My latest review at Black Gate, of Dalya Moon's Broken Shell Island, is now up.  I thought the plot could have been a little more logical, but I liked the story overall.

Wednesday, April 03, 2013

The Alien

C. R. Wiley has an interesting post up concerning the different views of the alien as expressed by C.S. Lewis and H.P. Lovecraft.  It's a really long article, and I encourage you to read the whole thing.

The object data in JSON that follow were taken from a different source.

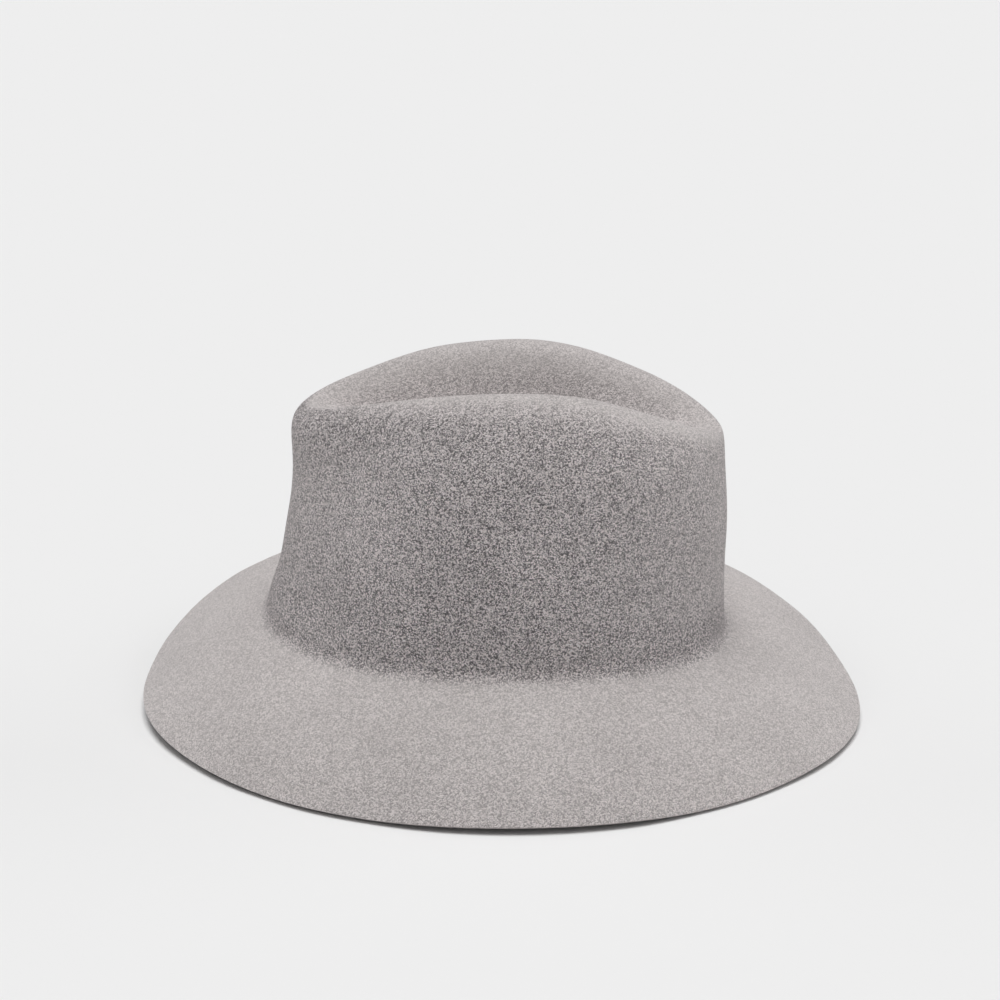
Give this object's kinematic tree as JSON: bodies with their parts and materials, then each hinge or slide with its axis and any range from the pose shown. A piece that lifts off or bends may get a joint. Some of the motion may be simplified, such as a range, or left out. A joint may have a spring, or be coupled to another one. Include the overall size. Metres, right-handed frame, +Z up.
{
  "type": "felt fedora hat",
  "caption": "Soft grey wool-felt fedora: creased crown with a closed oval ridge, drooping raw-edged brim, leather sweatband with reed inside.",
  "frame": {"origin": "middle of the hat's bounding box, on the ground that the brim rests on", "axes": "+Z up, +X towards the back of the hat, -X the front, -Y the wearer's left side"},
  "size_m": [0.3264, 0.279, 0.166],
  "materials": {
    "wool_felt": "brushed light grey wool felt",
    "sweatband_leather": "smooth matt dark brown leather",
    "reed_plastic": "translucent white plastic rod",
    "tape_cloth": "plain woven dark cotton tape",
    "sewing_thread": "twisted polyester thread",
    "bow_ribbon": "ribbed grosgrain ribbon"
  },
  "bodies": {
    "root": {"felt_body": "wool_felt", "sweatband": "sweatband_leather", "sweatband_reed": "reed_plastic", "reed_tape": "tape_cloth", "joint_tape": "tape_cloth", "sweatband_stitches": "sewing_thread", "back_joint_stitches": "sewing_thread", "bow_right_loop": "bow_ribbon", "bow_left_loop": "bow_ribbon", "bow_knot": "bow_ribbon"}
  },
  "joints": []
}
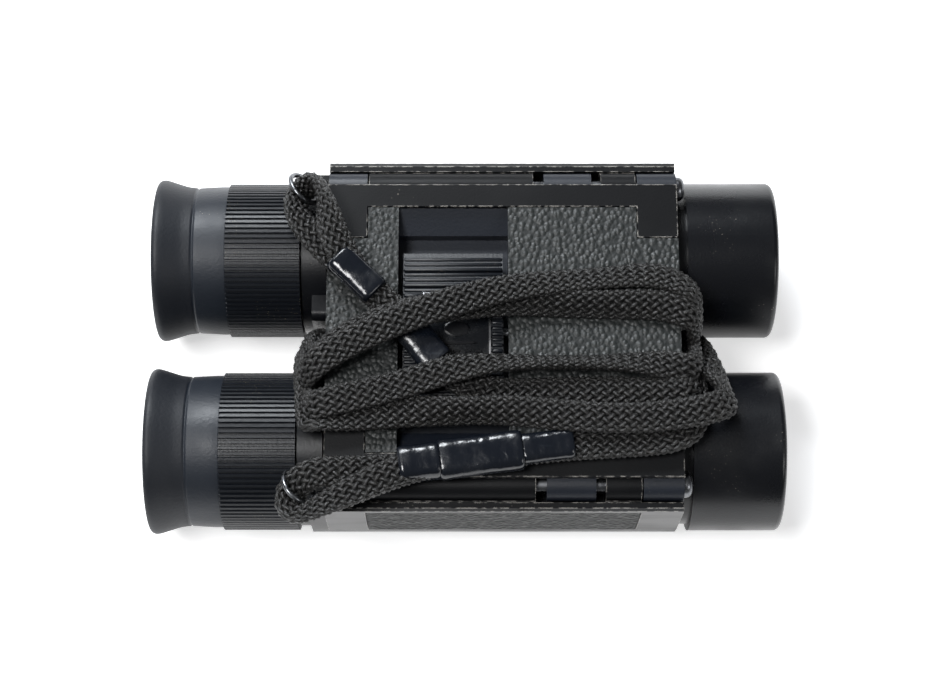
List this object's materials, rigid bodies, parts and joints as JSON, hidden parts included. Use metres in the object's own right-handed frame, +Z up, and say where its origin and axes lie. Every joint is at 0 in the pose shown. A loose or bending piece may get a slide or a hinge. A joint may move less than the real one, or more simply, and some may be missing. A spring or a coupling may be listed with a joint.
{
  "type": "compact folding binoculars",
  "caption": "Compact double-hinge binoculars, folded, with a focus rocker on the bridge and a braided neck cord wound round it.",
  "frame": {"origin": "on the resting surface, under the middle of the outline", "axes": "+X towards the objectives, +Y the user's left, +Z up"},
  "size_m": [0.1122, 0.0676, 0.0377],
  "materials": {
    "black_casting": "gloss",
    "black_plate": "satin",
    "steel": "satin",
    "leatherette": "matte",
    "silver_trim": "satin",
    "ribbed_plastic": "matte",
    "gloss_black": "gloss",
    "inner_black": "matte",
    "coated_glass": "gloss",
    "soft_rubber": "matte",
    "braided_cord": "matte",
    "cord_fittings": "gloss"
  },
  "bodies": {
    "bridge": {"bridge_chassis": "black_casting", "bridge_base_plate": "black_plate", "base_plate_screws": "steel", "left_edge_plate": "black_plate", "right_edge_plate": "black_plate", "rear_leatherette": "leatherette", "front_leatherette": "leatherette", "left_hinge_pin": "steel", "right_hinge_pin": "steel", "left_strap_lug": "black_plate", "right_strap_lug": "black_plate", "left_strap_ring": "steel", "right_strap_ring": "steel", "rocker_pin": "steel", "carriage_guide_rods": "steel", "cord_coil": "braided_cord", "left_cord_tail": "braided_cord", "right_cord_tail": "braided_cord", "left_cord_sleeve": "cord_fittings", "right_cord_keeper": "cord_fittings", "right_cord_sleeves": "cord_fittings"},
    "rocker": {"focus_rocker": "ribbed_plastic", "rocker_badge": "silver_trim", "focus_screw": "steel"},
    "carriage": {"focus_carriage": "black_plate"},
    "left_barrel": {"left_prism_housing": "black_casting", "left_hinge_leaf": "black_plate", "left_side_plate": "silver_trim", "left_side_leatherette": "leatherette", "left_objective_tube": "gloss_black", "left_objective_lens": "coated_glass", "left_objective_retainer": "inner_black", "left_front_prism": "coated_glass", "left_rear_prism": "coated_glass", "left_eyepiece_tube": "inner_black", "left_eyecup": "soft_rubber"},
    "left_focus_group": {"left_focus_cell": "inner_black", "left_focus_lens": "coated_glass"},
    "left_dioptre": {"left_dioptre_ring": "ribbed_plastic"},
    "left_ocular": {"left_ocular_cell": "inner_black", "left_field_lens": "coated_glass", "left_eye_lens": "coated_glass"},
    "right_barrel": {"right_prism_housing": "black_casting", "right_hinge_leaf": "black_plate", "right_side_plate": "silver_trim", "right_side_leatherette": "leatherette", "right_objective_tube": "gloss_black", "right_objective_lens": "coated_glass", "right_objective_retainer": "inner_black", "right_front_prism": "coated_glass", "right_rear_prism": "coated_glass", "right_eyepiece_tube": "inner_black", "right_eyecup": "soft_rubber"},
    "right_focus_group": {"right_focus_cell": "inner_black", "right_focus_lens": "coated_glass"},
    "right_dioptre": {"right_dioptre_ring": "ribbed_plastic"},
    "right_ocular": {"right_ocular_cell": "inner_black", "right_field_lens": "coated_glass", "right_eye_lens": "coated_glass"}
  },
  "joints": [
    {"name": "focus_travel", "type": "slide", "parent": "bridge", "child": "carriage", "axis": [1, 0, 0], "range_m": [-0.0015, 0.0015]},
    {"name": "rocker_turn", "type": "hinge", "parent": "bridge", "child": "rocker", "pos_m": [0, 0, 0.0284], "axis": [1, 0, 0], "range_deg": [-7, 7]},
    {"name": "left_fold", "type": "hinge", "parent": "bridge", "child": "left_barrel", "pos_m": [0, 0.0273, 0.0279], "axis": [1, 0, 0], "range_deg": [0, 70]},
    {"name": "left_focus_slide", "type": "slide", "parent": "left_barrel", "child": "left_focus_group", "axis": [1, 0, 0], "range_m": [-0.0016, 0.0016]},
    {"name": "left_ocular_travel", "type": "slide", "parent": "left_barrel", "child": "left_ocular", "axis": [1, 0, 0], "range_m": [-0.001, 0.001]},
    {"name": "left_dioptre_turn", "type": "hinge", "parent": "left_barrel", "child": "left_dioptre", "pos_m": [-0.036, 0.0181, 0.015], "axis": [1, 0, 0], "range_deg": [-60, 60]},
    {"name": "right_fold", "type": "hinge", "parent": "bridge", "child": "right_barrel", "pos_m": [0, -0.0273, 0.0279], "axis": [-1, 0, 0], "range_deg": [0, 70]},
    {"name": "right_focus_slide", "type": "slide", "parent": "right_barrel", "child": "right_focus_group", "axis": [1, 0, 0], "range_m": [-0.0016, 0.0016]},
    {"name": "right_ocular_travel", "type": "slide", "parent": "right_barrel", "child": "right_ocular", "axis": [1, 0, 0], "range_m": [-0.001, 0.001]},
    {"name": "right_dioptre_turn", "type": "hinge", "parent": "right_barrel", "child": "right_dioptre", "pos_m": [-0.036, -0.0181, 0.015], "axis": [1, 0, 0], "range_deg": [-60, 60]}
  ],
  "couplings": [
    {"joint": "rocker_turn", "follows": "focus_travel", "rad_per_m": 80},
    {"joint": "left_focus_slide", "follows": "focus_travel", "ratio": 1},
    {"joint": "left_dioptre_turn", "follows": "left_ocular_travel", "rad_per_m": -1000},
    {"joint": "right_focus_slide", "follows": "focus_travel", "ratio": 1},
    {"joint": "right_dioptre_turn", "follows": "right_ocular_travel", "rad_per_m": -1000}
  ]
}
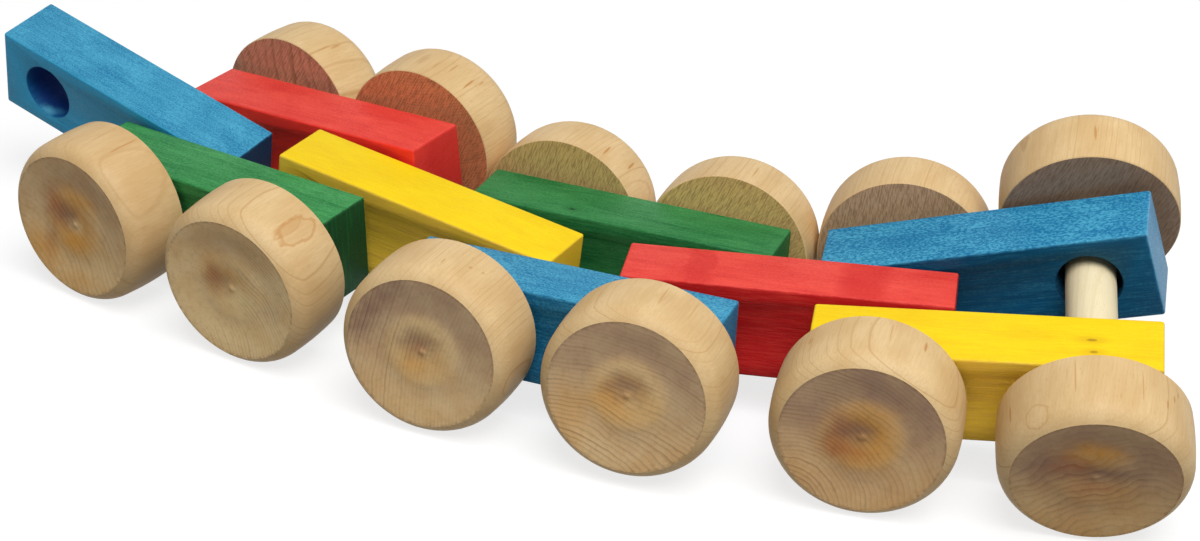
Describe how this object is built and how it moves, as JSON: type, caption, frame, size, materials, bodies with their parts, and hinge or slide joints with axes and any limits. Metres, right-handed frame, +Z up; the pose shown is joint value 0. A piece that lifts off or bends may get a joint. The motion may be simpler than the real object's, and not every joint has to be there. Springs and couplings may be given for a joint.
{
  "type": "wheeled pull toy",
  "caption": "Flexible wooden pull toy: a chain of coloured stained blocks threaded on loose dowels with turned maple wheels at both ends.",
  "frame": {"origin": "centre of the bounding box at the level of the floor that the wheels stand on", "axes": "+X runs along the chain from the head block to the last wheel pair, +Y from the front row of blocks to the back row, +Z up"},
  "size_m": [0.4365, 0.1708, 0.0924],
  "materials": {
    "blue_stain": "satin",
    "green_stain": "satin",
    "red_stain": "satin",
    "yellow_stain": "satin",
    "wheel_maple": "satin",
    "dowel_wood": "matte"
  },
  "bodies": {
    "middle_link_1": {"middle_block_1": "yellow_stain"},
    "axle_2": {"dowel_2": "dowel_wood"},
    "outer_link_1": {"front_block_1": "green_stain", "back_block_1": "red_stain"},
    "wheels_2": {"front_wheel_2": "wheel_maple", "back_wheel_2": "wheel_maple"},
    "axle_1": {"dowel_1": "dowel_wood"},
    "head_link": {"head_block": "blue_stain"},
    "wheels_1": {"front_wheel_1": "wheel_maple", "back_wheel_1": "wheel_maple"},
    "axle_3": {"dowel_3": "dowel_wood"},
    "outer_link_2": {"front_block_2": "blue_stain", "back_block_2": "green_stain"},
    "wheels_3": {"front_wheel_3": "wheel_maple", "back_wheel_3": "wheel_maple"},
    "axle_4": {"dowel_4": "dowel_wood"},
    "middle_link_2": {"middle_block_2": "red_stain"},
    "wheels_4": {"front_wheel_4": "wheel_maple", "back_wheel_4": "wheel_maple"},
    "axle_5": {"dowel_5": "dowel_wood"},
    "outer_link_3": {"front_block_3": "yellow_stain", "back_block_3": "blue_stain"},
    "wheels_5": {"front_wheel_5": "wheel_maple", "back_wheel_5": "wheel_maple"},
    "wheels_6": {"dowel_6": "dowel_wood", "front_wheel_6": "wheel_maple", "back_wheel_6": "wheel_maple"}
  },
  "joints": [
    {"name": "steer_2", "type": "hinge", "parent": "middle_link_1", "child": "axle_2", "pos_m": [-0.07083, -0.00427, 0.03472], "axis": [0, 0, 1], "range_deg": [-0.2, 7]},
    {"name": "bend_2", "type": "hinge", "parent": "axle_2", "child": "outer_link_1", "pos_m": [-0.07098, -0.00249, 0.03514], "axis": [0.1899, 0.9752, 0.1137], "range_deg": [-41, 58]},
    {"name": "bend_1", "type": "hinge", "parent": "outer_link_1", "child": "axle_1", "pos_m": [-0.13226, 0.01465, 0.03201], "axis": [0.2707, 0.9608, 0.0598], "range_deg": [-65, 34]},
    {"name": "steer_1", "type": "hinge", "parent": "axle_1", "child": "head_link", "pos_m": [-0.13276, 0.01287, 0.0319], "axis": [0, 0, 1], "range_deg": [-3, 4]},
    {"name": "steer_3", "type": "hinge", "parent": "middle_link_1", "child": "axle_3", "pos_m": [-0.00859, -0.01534, 0.0288], "axis": [0, 0, 1], "range_deg": [-7, 0.2]},
    {"name": "bend_3", "type": "hinge", "parent": "axle_3", "child": "outer_link_2", "pos_m": [-0.00811, -0.01535, 0.0288], "axis": [0.0578, 0.9983, 0], "range_deg": [-44, 55]},
    {"name": "bend_4", "type": "hinge", "parent": "outer_link_2", "child": "axle_4", "pos_m": [0.05433, -0.01832, 0.02997], "axis": [-0.0113, 0.9997, -0.0224], "range_deg": [-48, 51]},
    {"name": "steer_4", "type": "hinge", "parent": "axle_4", "child": "middle_link_2", "pos_m": [0.05426, -0.01785, 0.02928], "axis": [0, 0, 1], "range_deg": [-7, 0.15]},
    {"name": "steer_5", "type": "hinge", "parent": "middle_link_2", "child": "axle_5", "pos_m": [0.11693, -0.00799, 0.03199], "axis": [0, 0, 1], "range_deg": [-1, 0.15]},
    {"name": "bend_5", "type": "hinge", "parent": "axle_5", "child": "outer_link_3", "pos_m": [0.11677, -0.00723, 0.03244], "axis": [-0.1154, 0.991, 0.0672], "range_deg": [-40, 59]},
    {"name": "spin_1", "type": "hinge", "parent": "axle_1", "child": "wheels_1", "pos_m": [-0.13226, 0.01465, 0.03201], "axis": [0.2707, 0.9608, 0.0598], "continuous": true},
    {"name": "spin_2", "type": "hinge", "parent": "axle_2", "child": "wheels_2", "pos_m": [-0.07098, -0.00249, 0.03514], "axis": [0.1899, 0.9752, 0.1137], "continuous": true},
    {"name": "spin_3", "type": "hinge", "parent": "axle_3", "child": "wheels_3", "pos_m": [-0.00811, -0.01535, 0.0288], "axis": [0.0578, 0.9983, 0], "continuous": true},
    {"name": "spin_4", "type": "hinge", "parent": "axle_4", "child": "wheels_4", "pos_m": [0.05433, -0.01832, 0.02997], "axis": [-0.0113, 0.9997, -0.0224], "continuous": true},
    {"name": "spin_5", "type": "hinge", "parent": "axle_5", "child": "wheels_5", "pos_m": [0.11677, -0.00723, 0.03244], "axis": [-0.1154, 0.991, 0.0672], "continuous": true},
    {"name": "spin_6", "type": "hinge", "parent": "outer_link_3", "child": "wheels_6", "pos_m": [0.17809, -0.00084, 0.04619], "axis": [-0.206, 0.9268, 0.3141], "continuous": true}
  ]
}
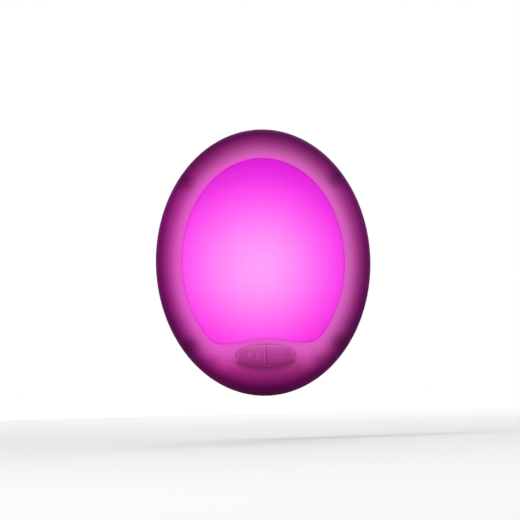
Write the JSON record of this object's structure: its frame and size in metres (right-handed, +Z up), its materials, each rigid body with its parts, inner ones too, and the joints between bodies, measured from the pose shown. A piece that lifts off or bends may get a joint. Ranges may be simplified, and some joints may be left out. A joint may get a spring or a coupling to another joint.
{
  "type": "night light",
  "caption": "Oval plug-in wall night light: glowing opal window in a rounded translucent rim, two push buttons below, flat plug blades behind.",
  "frame": {"origin": "on the wall face of the plug pad, midway between the two blades", "axes": "+X to the right as seen from the room, +Y into the wall, +Z up; the window and the buttons face -Y"},
  "size_m": [0.105, 0.0557, 0.1304],
  "materials": {
    "frosted_shell": "frosted translucent white plastic, lit magenta from inside",
    "opal_window": "opal diffuser, lit magenta from inside",
    "rear_shell": "fine matt moulded plastic",
    "button_plastic": "frosted translucent white plastic, lit magenta from inside",
    "white_reflector": "matt",
    "white_board": "white solder mask",
    "led_package": "white package, clear lens",
    "green_board": "green solder mask",
    "switch_black": "matt",
    "plunger_grey": "matt",
    "film_red": "dipped, glossy",
    "capacitor_sleeve": "shrunk sleeve",
    "chip_black": "moulded epoxy",
    "resistor_body": "lacquered",
    "ferrite": "sleeved ferrite drum",
    "plug_brass": "nickel-plated brass",
    "retainer_plastic": "matt",
    "wire_black": "soft insulation",
    "wire_white": "soft insulation",
    "wire_red": "soft insulation",
    "wire_grey": "soft insulation",
    "zinc_screw": "zinc plated"
  },
  "bodies": {
    "root": {"front_bezel": "frosted_shell", "diffuser_window": "opal_window", "rear_cover": "rear_shell", "reflector_tray": "white_reflector", "led_board": "white_board", "rgb_leds": "led_package", "switch_board": "green_board", "play_pause_switch": "switch_black", "power_switch": "switch_black", "main_board": "green_board", "film_capacitor": "film_red", "bulk_capacitor": "capacitor_sleeve", "bridge_rectifier": "chip_black", "fuse_resistor": "resistor_body", "inductor": "ferrite", "controller_chip": "chip_black", "left_blade": "plug_brass", "right_blade": "plug_brass", "blade_retainer": "retainer_plastic", "left_mains_wire": "wire_black", "right_mains_wire": "wire_white", "led_wires": "wire_red", "switch_wires": "wire_grey", "case_screws": "zinc_screw", "main_board_screws": "zinc_screw", "switch_board_screws": "zinc_screw", "retainer_screws": "zinc_screw"},
    "play_pause_cap": {"play_pause_button": "button_plastic"},
    "power_cap": {"power_button": "button_plastic"},
    "play_pause_switch_plunger": {"play_pause_plunger": "plunger_grey"},
    "power_switch_plunger": {"power_plunger": "plunger_grey"}
  },
  "joints": [
    {"name": "play_pause_press", "type": "slide", "parent": "root", "child": "play_pause_cap", "axis": [0, 1, 0], "range_m": [0, 0.0005], "stiffness_N_per_m": 1500, "springref_m": -0.0004},
    {"name": "power_press", "type": "slide", "parent": "root", "child": "power_cap", "axis": [0, 1, 0], "range_m": [0, 0.0005], "stiffness_N_per_m": 1500, "springref_m": -0.0004},
    {"name": "play_pause_plunger_travel", "type": "slide", "parent": "root", "child": "play_pause_switch_plunger", "axis": [0, 1, 0], "range_m": [0, 0.0005]},
    {"name": "power_plunger_travel", "type": "slide", "parent": "root", "child": "power_switch_plunger", "axis": [0, 1, 0], "range_m": [0, 0.0005]}
  ],
  "couplings": [
    {"joint": "play_pause_plunger_travel", "follows": "play_pause_press", "ratio": 1},
    {"joint": "power_plunger_travel", "follows": "power_press", "ratio": 1}
  ]
}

But to give you a taste of how Wiley interprets Lovecraft's view:
Lovecraft believed he possessed greater insight into the nature of things than better-adjusted, healthier people. He took dark comfort in breaking the news to the rest of us that we are all as strange and out of place as he felt he was. He wanted to take his readers Outside, or, perhaps better, to bring the Outside inside. Here’s Lovecraft from yet another letter:
To achieve the essence of real externality, whether of time or space or dimension, one must forget that such things as organic life, good and evil, love and hate, and all such local attributes of a negligible and temporary race called mankind, have any existence at all. Only the human characters must have human qualities . . . but when we cross the line to the boundless and hideous unknown—the shadow-haunted Outside—we must remember to leave our humanity and terrestrialism at the threshold.
Meanwhile, Lewis sees things quite differently:
Because there is a “Wood Between the Worlds” for Lewis, creatures can be said to be beautifully fitted for their respective realms. Beauty does not merely reside in the eye of the beholder (although it certainly should reside there); it is recast. When prejudice and pride are cast away, the lines of alien beauty can come to the surface. Because the Wood Between the Worlds is common to all worlds, inhabitants from each world have the power to recognize the beauty resident in another world. This is not a species of relativism—it is classical Realism in a coat of many colors.
To a theist, all things are the product of God's divine purpose and grace.  They may be fallen and corrupted, but they must contain a spark of the divine, which gives beauty to even the most mundane or alien.